---- EXTRACTED INFORMATION
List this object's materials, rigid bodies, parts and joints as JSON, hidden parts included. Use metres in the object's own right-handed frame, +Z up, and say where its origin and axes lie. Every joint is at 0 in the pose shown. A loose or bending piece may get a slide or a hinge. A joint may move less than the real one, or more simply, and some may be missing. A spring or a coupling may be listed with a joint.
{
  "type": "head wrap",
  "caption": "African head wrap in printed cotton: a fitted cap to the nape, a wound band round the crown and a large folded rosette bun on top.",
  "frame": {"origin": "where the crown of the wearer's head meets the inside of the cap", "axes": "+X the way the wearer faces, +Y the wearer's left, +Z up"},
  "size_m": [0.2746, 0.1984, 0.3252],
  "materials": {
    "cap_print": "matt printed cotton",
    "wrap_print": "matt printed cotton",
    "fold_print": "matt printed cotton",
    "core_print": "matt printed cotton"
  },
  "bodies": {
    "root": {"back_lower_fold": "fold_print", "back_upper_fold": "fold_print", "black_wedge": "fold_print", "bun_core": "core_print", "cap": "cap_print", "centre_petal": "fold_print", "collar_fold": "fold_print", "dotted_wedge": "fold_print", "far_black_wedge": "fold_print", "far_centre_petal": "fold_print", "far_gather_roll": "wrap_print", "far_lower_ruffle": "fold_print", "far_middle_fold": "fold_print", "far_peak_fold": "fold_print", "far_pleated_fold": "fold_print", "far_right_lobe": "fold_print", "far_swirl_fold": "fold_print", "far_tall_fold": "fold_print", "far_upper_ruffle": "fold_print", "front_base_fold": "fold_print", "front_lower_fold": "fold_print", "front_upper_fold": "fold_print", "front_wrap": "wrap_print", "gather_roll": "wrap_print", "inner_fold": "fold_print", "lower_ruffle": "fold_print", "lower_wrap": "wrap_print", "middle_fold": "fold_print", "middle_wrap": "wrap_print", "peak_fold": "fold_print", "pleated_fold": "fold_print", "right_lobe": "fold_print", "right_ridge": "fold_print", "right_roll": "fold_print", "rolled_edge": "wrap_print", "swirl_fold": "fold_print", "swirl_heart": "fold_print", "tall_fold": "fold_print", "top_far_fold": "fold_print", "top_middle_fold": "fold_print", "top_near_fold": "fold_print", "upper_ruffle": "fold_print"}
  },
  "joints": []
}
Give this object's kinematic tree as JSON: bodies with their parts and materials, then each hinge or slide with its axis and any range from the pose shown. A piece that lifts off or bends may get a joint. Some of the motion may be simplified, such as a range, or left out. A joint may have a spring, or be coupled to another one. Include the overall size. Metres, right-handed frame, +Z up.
--------
GOAL
In the listing above, locate each line with "joints" and copy it.

CORRECT ANSWER
List this object's materials, rigid bodies, parts and joints as JSON, hidden parts included. Use metres in the object's own right-handed frame, +Z up, and say where its origin and axes lie. Every joint is at 0 in the pose shown. A loose or bending piece may get a slide or a hinge. A joint may move less than the real one, or more simply, and some may be missing. A spring or a coupling may be listed with a joint.
  "joints": []